◆ Set problem
Set each record down exactly, excluding all images.

◆ Material provided
·····
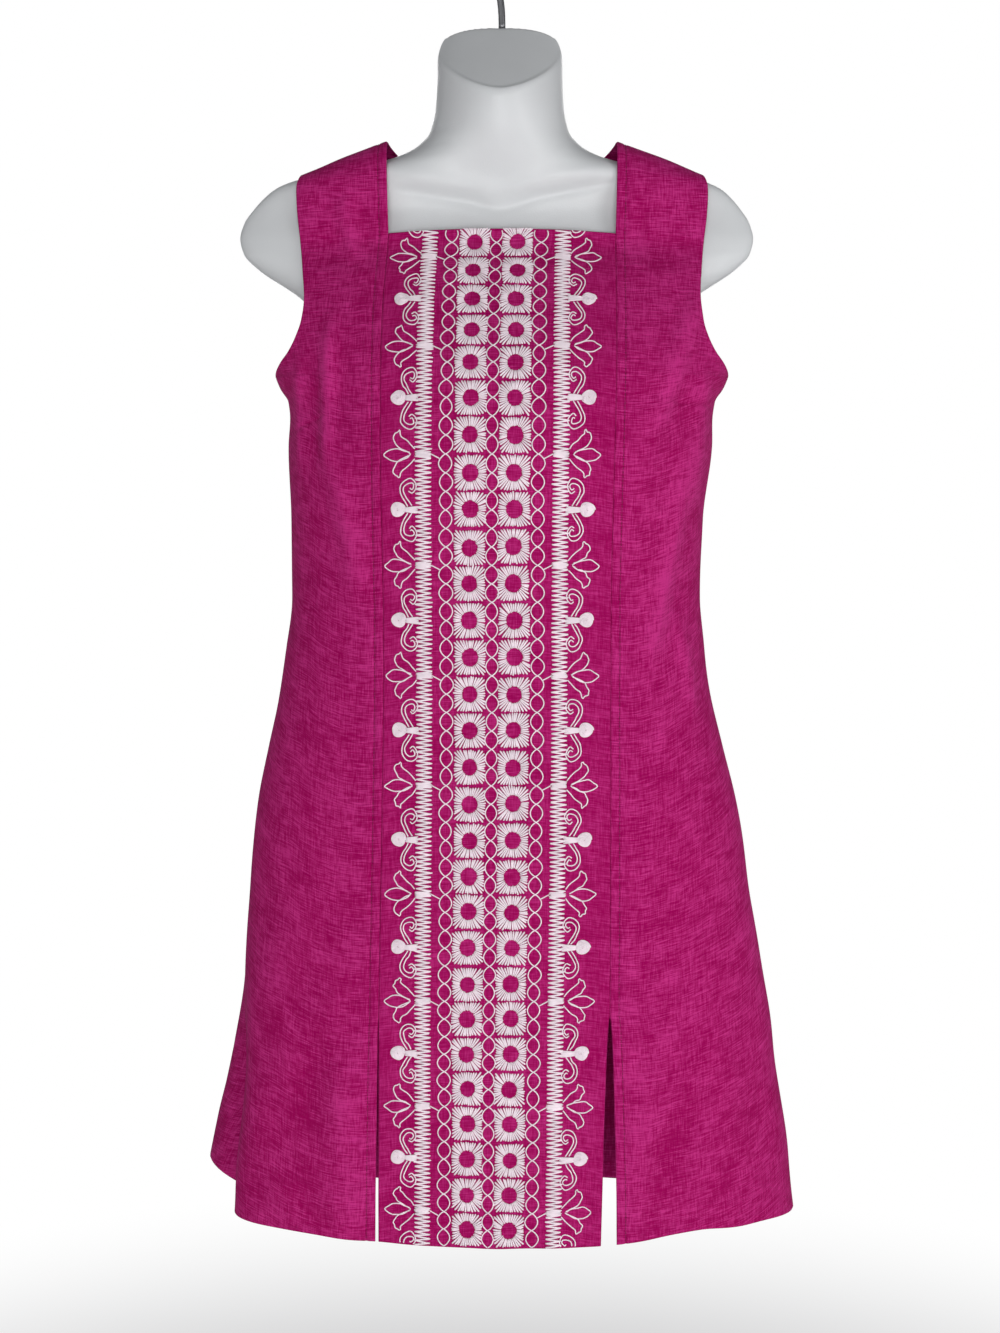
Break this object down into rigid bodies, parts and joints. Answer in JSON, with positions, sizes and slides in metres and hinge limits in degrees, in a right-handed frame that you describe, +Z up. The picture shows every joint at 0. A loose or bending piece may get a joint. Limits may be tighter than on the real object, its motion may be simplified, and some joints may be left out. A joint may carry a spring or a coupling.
{
  "type": "shift dress on a hanging torso form",
  "caption": "Sleeveless square-neck shift dress in slubbed linen with an embroidered centre panel and front slits, hanging on a limbless torso form with a wire hook.",
  "frame": {"origin": "inside top of the hook, where a rail bears", "axes": "+Z up, the front of the dress faces -Y, +X is the wearer's left"},
  "size_m": [0.5214, 0.2011, 1.1219],
  "materials": {
    "slub_linen": "matt slubbed plain weave, cross-dyed magenta",
    "embroidery_thread": "soft sheen off-white thread",
    "form_plastic": "satin moulded plastic",
    "hook_wire": "plated wire"
  },
  "bodies": {
    "root": {"front_panel": "slub_linen", "side_front_left": "slub_linen", "side_front_right": "slub_linen", "back_panel": "slub_linen", "torso_form": "form_plastic", "hook": "hook_wire"}
  },
  "joints": []
}
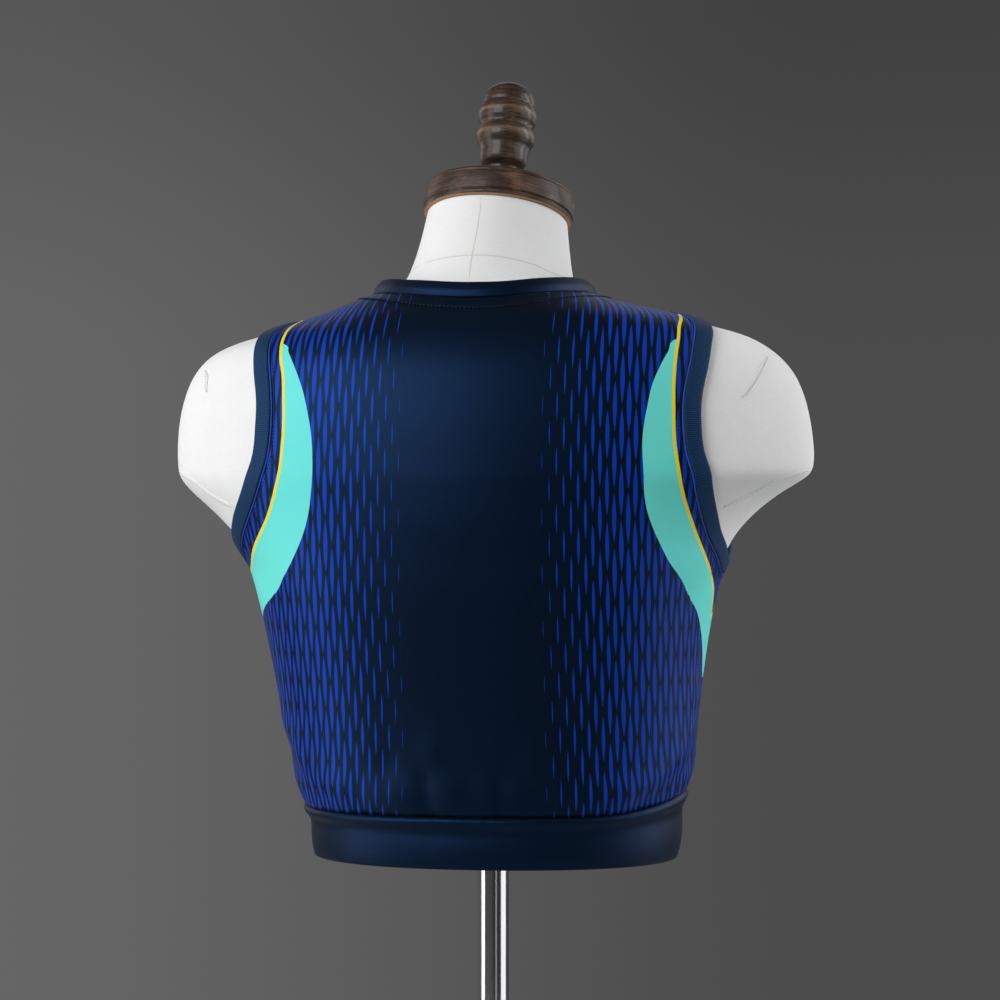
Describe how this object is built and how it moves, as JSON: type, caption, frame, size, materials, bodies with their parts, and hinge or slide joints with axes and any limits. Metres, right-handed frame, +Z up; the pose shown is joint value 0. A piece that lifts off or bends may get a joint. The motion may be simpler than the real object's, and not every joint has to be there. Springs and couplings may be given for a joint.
{
  "type": "crop top on a dress form",
  "caption": "Sleeveless crop top with banded neck, armholes and hem, worn by a limbless dress form on a pole and round foot.",
  "frame": {"origin": "centre of the round foot's underside, on the pole's axis", "axes": "+Z up along the pole, -Y the garment's front, +X the wearer's left"},
  "size_m": [0.4145, 0.24, 0.7469],
  "materials": {
    "navy_satin_jersey": "satin",
    "steel_navy_rib": "matte",
    "off_white_form_jersey": "matte",
    "dark_turned_wood": "satin",
    "chrome": "polished",
    "painted_steel": "satin"
  },
  "bodies": {
    "root": {"back_panel": "navy_satin_jersey", "front_panel": "navy_satin_jersey", "neckband": "navy_satin_jersey", "armhole_band_left": "steel_navy_rib", "armhole_band_right": "steel_navy_rib", "hem_band": "navy_satin_jersey", "form_body": "off_white_form_jersey", "neck_cap": "dark_turned_wood", "finial": "dark_turned_wood", "pole": "chrome", "base": "painted_steel"}
  },
  "joints": []
}
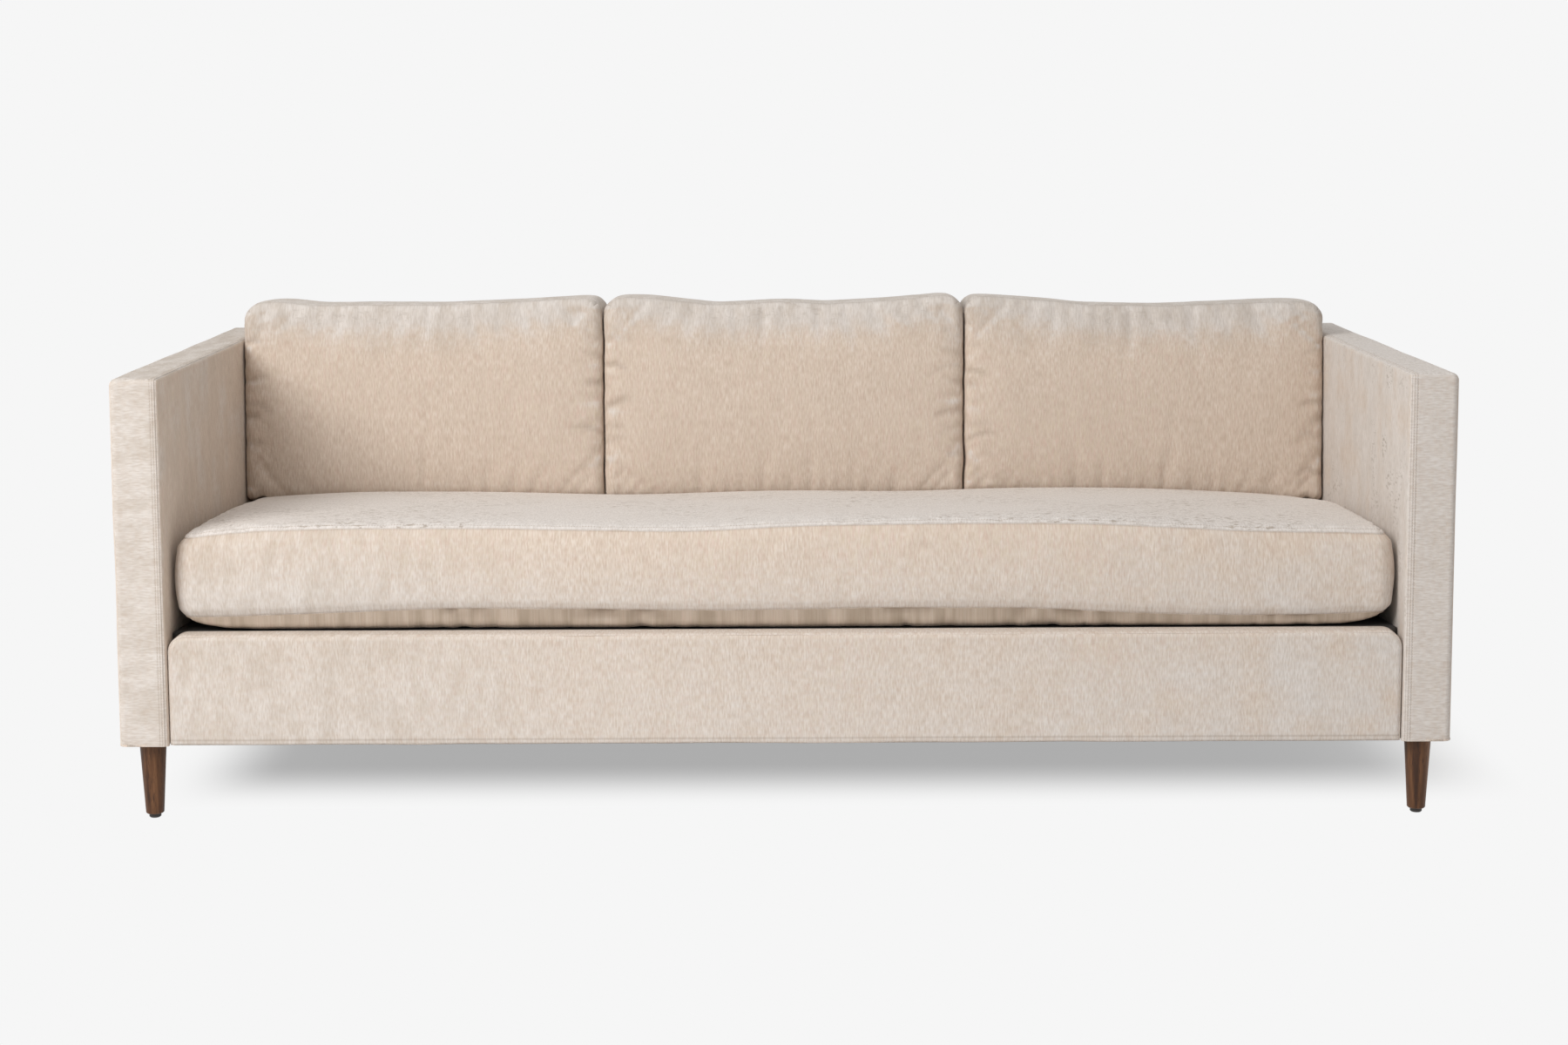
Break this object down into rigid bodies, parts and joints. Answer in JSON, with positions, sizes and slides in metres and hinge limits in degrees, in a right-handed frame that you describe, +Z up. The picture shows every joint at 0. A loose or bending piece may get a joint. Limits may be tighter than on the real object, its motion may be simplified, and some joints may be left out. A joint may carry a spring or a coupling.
{
  "type": "tuxedo sofa",
  "caption": "Tuxedo sofa with flat arms level with the back, a loose bench seat cushion, loose back cushions and round tapered walnut legs.",
  "frame": {"origin": "on the floor under the middle of the sofa", "axes": "+X along the width to the sofa's right as seen from the front, +Y from the front towards the back, +Z up"},
  "size_m": [2.134, 0.9, 0.7942],
  "materials": {
    "upholstery_velvet": "brushed chenille velvet, soft nap",
    "walnut": "satin oiled walnut",
    "glide_plastic": "moulded nylon",
    "frame_timber": "planed hardwood",
    "hardboard": "smooth hardboard",
    "steel": "zinc plated",
    "webbing": "woven elastic webbing",
    "foam": "polyurethane foam",
    "deck_fabric": "plain woven decking",
    "dust_cloth": "spunbond cloth"
  },
  "bodies": {
    "frame": {"front_rail": "frame_timber", "back_rail": "frame_timber", "side_rails": "frame_timber", "seat_stretchers": "frame_timber", "corner_blocks": "frame_timber", "front_posts": "frame_timber", "back_posts": "frame_timber", "arm_top_rails": "frame_timber", "arm_tack_rails": "frame_timber", "back_top_rail": "frame_timber", "back_web_rail": "frame_timber", "back_uprights": "frame_timber", "arm_inner_panels": "hardboard", "arm_outer_panels": "hardboard", "outer_back_panel": "hardboard", "front_cleat": "frame_timber", "back_cleat": "frame_timber", "seat_springs": "steel", "spring_clips": "steel", "tie_wires": "steel", "back_webbing": "webbing", "deck_pad": "foam", "deck_cloth": "deck_fabric", "arm_pad_left": "foam", "arm_pad_right": "foam", "back_pad": "foam", "rail_pad": "foam", "arm_cover_left": "upholstery_velvet", "arm_cover_right": "upholstery_velvet", "back_cover": "upholstery_velvet", "rail_cover": "upholstery_velvet", "dust_cover": "dust_cloth", "leg_front_left": "walnut", "leg_front_right": "walnut", "leg_back_left": "walnut", "leg_back_right": "walnut", "glide_front_left": "glide_plastic", "glide_front_right": "glide_plastic", "glide_back_left": "glide_plastic", "glide_back_right": "glide_plastic", "hanger_bolts": "steel", "leg_plates": "steel", "plate_screws": "steel"},
    "seat_cushion": {"seat_cushion_cover": "upholstery_velvet", "seat_cushion_core": "foam"},
    "back_cushion_left": {"back_cushion_cover_left": "upholstery_velvet", "back_cushion_core_left": "foam"},
    "back_cushion_middle": {"back_cushion_cover_middle": "upholstery_velvet", "back_cushion_core_middle": "foam"},
    "back_cushion_right": {"back_cushion_cover_right": "upholstery_velvet", "back_cushion_core_right": "foam"}
  },
  "joints": [
    {"name": "seat_cushion_slide", "type": "slide", "parent": "frame", "child": "seat_cushion", "axis": [0, -0.9981, 0.061], "range_m": [0, 0.8]},
    {"name": "back_cushion_left_lift", "type": "slide", "parent": "frame", "child": "back_cushion_left", "axis": [0, 0.061, 0.9981], "range_m": [0, 0.4]},
    {"name": "back_cushion_middle_lift", "type": "slide", "parent": "frame", "child": "back_cushion_middle", "axis": [0, 0.061, 0.9981], "range_m": [0, 0.4]},
    {"name": "back_cushion_right_lift", "type": "slide", "parent": "frame", "child": "back_cushion_right", "axis": [0, 0.061, 0.9981], "range_m": [0, 0.4]}
  ]
}
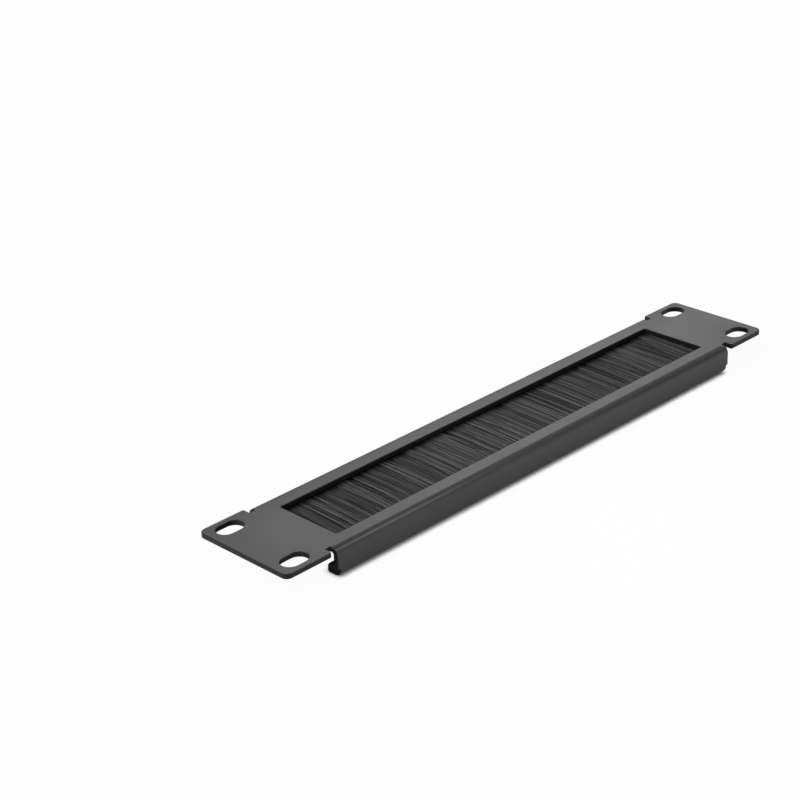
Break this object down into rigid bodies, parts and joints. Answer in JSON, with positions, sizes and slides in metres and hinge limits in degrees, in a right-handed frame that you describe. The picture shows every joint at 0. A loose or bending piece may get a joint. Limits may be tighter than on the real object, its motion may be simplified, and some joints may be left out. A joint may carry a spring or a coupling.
{
  "type": "rack brush strip panel",
  "caption": "Folded black steel blanking panel for a small equipment rack, with slotted ears and a long window closed by a strip brush that cables pass through.",
  "frame": {"origin": "centre of the footprint, on the plane of the rear lips' outer faces", "axes": "+X along the panel's length, +Y across it from the brush's root to its tips, +Z out of the front face"},
  "size_m": [0.254, 0.0436, 0.011],
  "materials": {
    "panel_coat": "satin black powder coat, fine texture",
    "holder_steel": "bright galvanised steel strip",
    "wire_steel": "drawn steel wire",
    "filament": "black polyamide filaments",
    "screw_steel": "blackened steel"
  },
  "bodies": {
    "root": {"face_panel": "panel_coat", "brush_holder": "holder_steel", "core_wire": "wire_steel", "bristles": "filament", "clamp_screw_1": "screw_steel", "clamp_screw_2": "screw_steel", "clamp_screw_3": "screw_steel"}
  },
  "joints": []
}
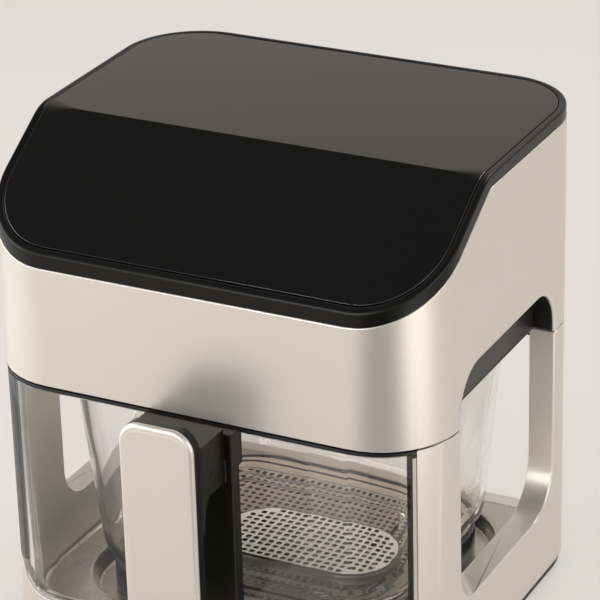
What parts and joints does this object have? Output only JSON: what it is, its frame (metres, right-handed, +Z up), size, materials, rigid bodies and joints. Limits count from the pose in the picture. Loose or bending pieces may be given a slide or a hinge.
·····
◆ Response to the exercise
Break this object down into rigid bodies, parts and joints. Answer in JSON, with positions, sizes and slides in metres and hinge limits in degrees, in a right-handed frame that you describe, +Z up. The picture shows every joint at 0. A loose or bending piece may get a joint. Limits may be tighter than on the real object, its motion may be simplified, and some joints may be left out. A joint may carry a spring or a coupling.
{
  "type": "shift dress on a hanging torso form",
  "caption": "Sleeveless square-neck shift dress in slubbed linen with an embroidered centre panel and front slits, hanging on a limbless torso form with a wire hook.",
  "frame": {"origin": "inside top of the hook, where a rail bears", "axes": "+Z up, the front of the dress faces -Y, +X is the wearer's left"},
  "size_m": [0.5214, 0.2011, 1.1219],
  "materials": {
    "slub_linen": "matt slubbed plain weave, cross-dyed magenta",
    "embroidery_thread": "soft sheen off-white thread",
    "form_plastic": "satin moulded plastic",
    "hook_wire": "plated wire"
  },
  "bodies": {
    "root": {"front_panel": "slub_linen", "side_front_left": "slub_linen", "side_front_right": "slub_linen", "back_panel": "slub_linen", "torso_form": "form_plastic", "hook": "hook_wire"}
  },
  "joints": []
}
Describe how this object is built and how it moves, as JSON: type, caption, frame, size, materials, bodies with their parts, and hinge or slide joints with axes and any limits. Metres, right-handed frame, +Z up; the pose shown is joint value 0. A piece that lifts off or bends may get a joint. The motion may be simpler than the real object's, and not every joint has to be there. Springs and couplings may be given for a joint.
{
  "type": "crop top on a dress form",
  "caption": "Sleeveless crop top with banded neck, armholes and hem, worn by a limbless dress form on a pole and round foot.",
  "frame": {"origin": "centre of the round foot's underside, on the pole's axis", "axes": "+Z up along the pole, -Y the garment's front, +X the wearer's left"},
  "size_m": [0.4145, 0.24, 0.7469],
  "materials": {
    "navy_satin_jersey": "satin",
    "steel_navy_rib": "matte",
    "off_white_form_jersey": "matte",
    "dark_turned_wood": "satin",
    "chrome": "polished",
    "painted_steel": "satin"
  },
  "bodies": {
    "root": {"back_panel": "navy_satin_jersey", "front_panel": "navy_satin_jersey", "neckband": "navy_satin_jersey", "armhole_band_left": "steel_navy_rib", "armhole_band_right": "steel_navy_rib", "hem_band": "navy_satin_jersey", "form_body": "off_white_form_jersey", "neck_cap": "dark_turned_wood", "finial": "dark_turned_wood", "pole": "chrome", "base": "painted_steel"}
  },
  "joints": []
}
Break this object down into rigid bodies, parts and joints. Answer in JSON, with positions, sizes and slides in metres and hinge limits in degrees, in a right-handed frame that you describe, +Z up. The picture shows every joint at 0. A loose or bending piece may get a joint. Limits may be tighter than on the real object, its motion may be simplified, and some joints may be left out. A joint may carry a spring or a coupling.
{
  "type": "tuxedo sofa",
  "caption": "Tuxedo sofa with flat arms level with the back, a loose bench seat cushion, loose back cushions and round tapered walnut legs.",
  "frame": {"origin": "on the floor under the middle of the sofa", "axes": "+X along the width to the sofa's right as seen from the front, +Y from the front towards the back, +Z up"},
  "size_m": [2.134, 0.9, 0.7942],
  "materials": {
    "upholstery_velvet": "brushed chenille velvet, soft nap",
    "walnut": "satin oiled walnut",
    "glide_plastic": "moulded nylon",
    "frame_timber": "planed hardwood",
    "hardboard": "smooth hardboard",
    "steel": "zinc plated",
    "webbing": "woven elastic webbing",
    "foam": "polyurethane foam",
    "deck_fabric": "plain woven decking",
    "dust_cloth": "spunbond cloth"
  },
  "bodies": {
    "frame": {"front_rail": "frame_timber", "back_rail": "frame_timber", "side_rails": "frame_timber", "seat_stretchers": "frame_timber", "corner_blocks": "frame_timber", "front_posts": "frame_timber", "back_posts": "frame_timber", "arm_top_rails": "frame_timber", "arm_tack_rails": "frame_timber", "back_top_rail": "frame_timber", "back_web_rail": "frame_timber", "back_uprights": "frame_timber", "arm_inner_panels": "hardboard", "arm_outer_panels": "hardboard", "outer_back_panel": "hardboard", "front_cleat": "frame_timber", "back_cleat": "frame_timber", "seat_springs": "steel", "spring_clips": "steel", "tie_wires": "steel", "back_webbing": "webbing", "deck_pad": "foam", "deck_cloth": "deck_fabric", "arm_pad_left": "foam", "arm_pad_right": "foam", "back_pad": "foam", "rail_pad": "foam", "arm_cover_left": "upholstery_velvet", "arm_cover_right": "upholstery_velvet", "back_cover": "upholstery_velvet", "rail_cover": "upholstery_velvet", "dust_cover": "dust_cloth", "leg_front_left": "walnut", "leg_front_right": "walnut", "leg_back_left": "walnut", "leg_back_right": "walnut", "glide_front_left": "glide_plastic", "glide_front_right": "glide_plastic", "glide_back_left": "glide_plastic", "glide_back_right": "glide_plastic", "hanger_bolts": "steel", "leg_plates": "steel", "plate_screws": "steel"},
    "seat_cushion": {"seat_cushion_cover": "upholstery_velvet", "seat_cushion_core": "foam"},
    "back_cushion_left": {"back_cushion_cover_left": "upholstery_velvet", "back_cushion_core_left": "foam"},
    "back_cushion_middle": {"back_cushion_cover_middle": "upholstery_velvet", "back_cushion_core_middle": "foam"},
    "back_cushion_right": {"back_cushion_cover_right": "upholstery_velvet", "back_cushion_core_right": "foam"}
  },
  "joints": [
    {"name": "seat_cushion_slide", "type": "slide", "parent": "frame", "child": "seat_cushion", "axis": [0, -0.9981, 0.061], "range_m": [0, 0.8]},
    {"name": "back_cushion_left_lift", "type": "slide", "parent": "frame", "child": "back_cushion_left", "axis": [0, 0.061, 0.9981], "range_m": [0, 0.4]},
    {"name": "back_cushion_middle_lift", "type": "slide", "parent": "frame", "child": "back_cushion_middle", "axis": [0, 0.061, 0.9981], "range_m": [0, 0.4]},
    {"name": "back_cushion_right_lift", "type": "slide", "parent": "frame", "child": "back_cushion_right", "axis": [0, 0.061, 0.9981], "range_m": [0, 0.4]}
  ]
}
Break this object down into rigid bodies, parts and joints. Answer in JSON, with positions, sizes and slides in metres and hinge limits in degrees, in a right-handed frame that you describe. The picture shows every joint at 0. A loose or bending piece may get a joint. Limits may be tighter than on the real object, its motion may be simplified, and some joints may be left out. A joint may carry a spring or a coupling.
{
  "type": "rack brush strip panel",
  "caption": "Folded black steel blanking panel for a small equipment rack, with slotted ears and a long window closed by a strip brush that cables pass through.",
  "frame": {"origin": "centre of the footprint, on the plane of the rear lips' outer faces", "axes": "+X along the panel's length, +Y across it from the brush's root to its tips, +Z out of the front face"},
  "size_m": [0.254, 0.0436, 0.011],
  "materials": {
    "panel_coat": "satin black powder coat, fine texture",
    "holder_steel": "bright galvanised steel strip",
    "wire_steel": "drawn steel wire",
    "filament": "black polyamide filaments",
    "screw_steel": "blackened steel"
  },
  "bodies": {
    "root": {"face_panel": "panel_coat", "brush_holder": "holder_steel", "core_wire": "wire_steel", "bristles": "filament", "clamp_screw_1": "screw_steel", "clamp_screw_2": "screw_steel", "clamp_screw_3": "screw_steel"}
  },
  "joints": []
}
What parts and joints does this object have? Output only JSON: what it is, its frame (metres, right-handed, +Z up), size, materials, rigid bodies and joints. Limits count from the pose in the picture. Loose or bending pieces may be given a slide or a hinge.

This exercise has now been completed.